Karen sacó en ese momento un hermoso vestido de gasa color turquesa de corte imperio, que se cruzaba en el pecho y bajaba en un escote hasta la espalda.
—¡Es precioso, me encanta! ¿Crees que me quede? —dijo Candy expresiva.
—Claro que te queda querida. Cuando lo usé estaba tan delgada como tú ahora. Buscaré unos zapatos a juego.
Mientras Candy se desvestía volvió sobre el comentario de Karen y los Legan.
—¿Estarán los Legan en la fiesta? ¿Tendré que soportar a Daniel y sus sempiternas insinuaciones? Es un verdadero fastidio. ¡Oh no, también estarán los Cornwell cierto! —Candy suspiró —claro que deseo ver a Stair, pero soportar a Archibald será toda una proeza.
—Todos están invitados. Veamos cómo te ves —Karen acercó a Candy hacia un espejo de cuerpo completo —te queda muy bien, tus ojos se ven más verdes, y tu piel resalta por su blancura, te ves preciosa. Me temo que tendrás que soportar los cortejos de muchos hombres además de Daniel y Archibald.
Mientras se desvestía de nuevo, Candy recordó la conversación que había tenido con su hermano la noche anterior.
—Will quiere que me quede y tenga al bebé aquí en Chicago.
—Y qué piensas sobre eso —preguntó Karen fingiendo no conocer el tema.
Candy seguía frente al espejo vestida sólo con su ropa interior. Acariciando su pequeño vientre.
—Quiero estar al lado del padre de mi hijo, y ese lugar es en Nueva York.
—Cariño, pero él...
—Sé lo que te dije, que él me pidió tiempo para asimilarlo, lo que no quiere decir que vaya a rechazarlo. Anoche hablamos, y no me ha dado ninguna señal que me diga que desea abandonarme o que rechace al bebé. Necesita que no lo presione y eso hago.
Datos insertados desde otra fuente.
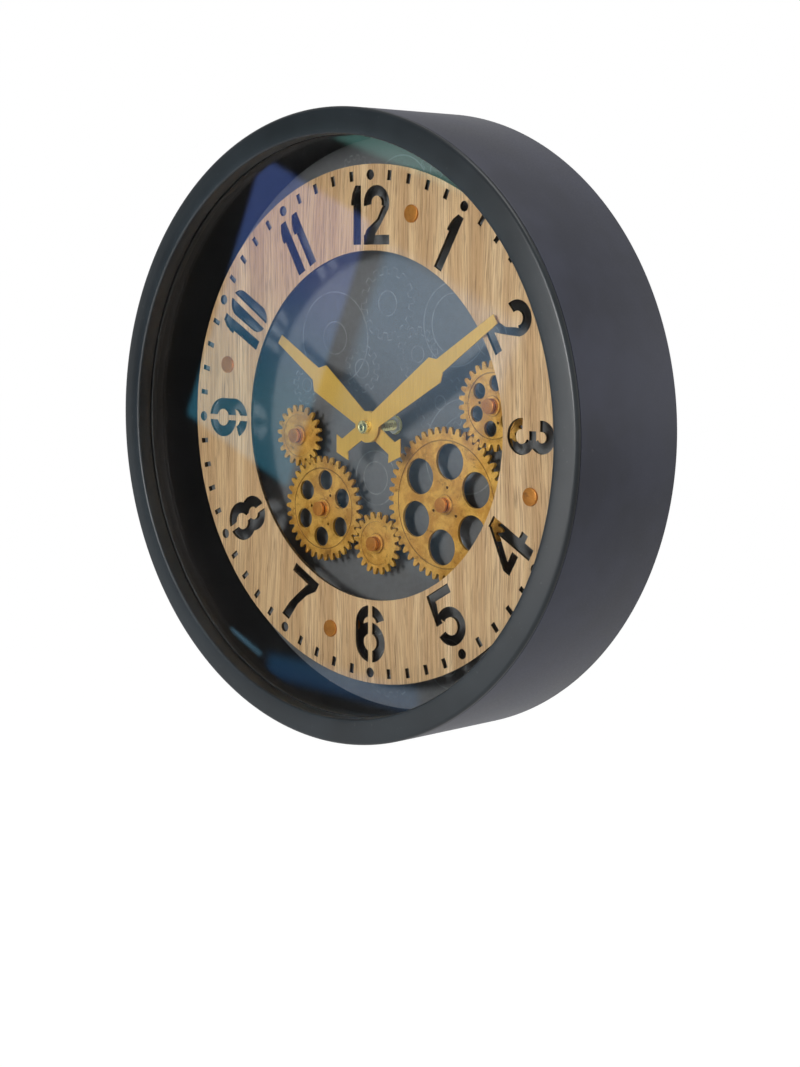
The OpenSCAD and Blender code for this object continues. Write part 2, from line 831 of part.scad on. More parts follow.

—Está bien, no deseo entrometerme en tus asuntos. Te diría que lo pensaras, está es tu casa y no estarías mejor cuidada que aquí con tu familia.
—Qué crees que diga la Tía abuela cuando le demos la noticia de mi embarazo, espero que no le dé un infarto.
—Querida después de que le dijiste que eras demócrata, nada puede ser peor para ella. Créeme, se lo tomará mejor de lo que tú y Will creen.
—Me iré a dar un baño, gracias por el vestido... otra cosa ¿mi auto está aún en la cochera o se deshicieron de él? Manejaré al club.
—Tu auto está donde lo dejaste, pero prefiero que te lleve uno de los choferes Candy. Y el estilista viene en una hora. ¡Te espero aquí, no tardes, por favor, no debemos llegar tarde a nuestra propia fiesta! —voceo Karen mientras Candy se alejaba de ella para salir de la habitación.
En París las cosas no podían seguir peor para Terry, apenas llegó al hotel recibió de manos del conserje una nota de su madre, para recordarle la cena que tendrían esa noche. Absurdamente él no recordaba que estaba allí un fin de semana porque sus padres irían a la ciudad y pidieron reunirse.
¡Realmente es perfecto! se dijo apretando los puños, olvidé la cena con su excelencia. Volvió a quejarse mientras tenía una sola cosa en mente, entrar a la habitación y poder llamar a Candy desde allí.
El único aliciente de Terry para acudir a esa cena era ver a su madre. Pensó que quizá, si su padre les daba un respiro ese fin de semana, él llevaría a Eleanor a Angelina, su café preferido en París, para contarle que la haría abuela. De pronto una ansiedad desconocida lo embargaba, una que no era angustiante, era una emoción distinta, jamás vivida. Una muy parecida a la felicidad.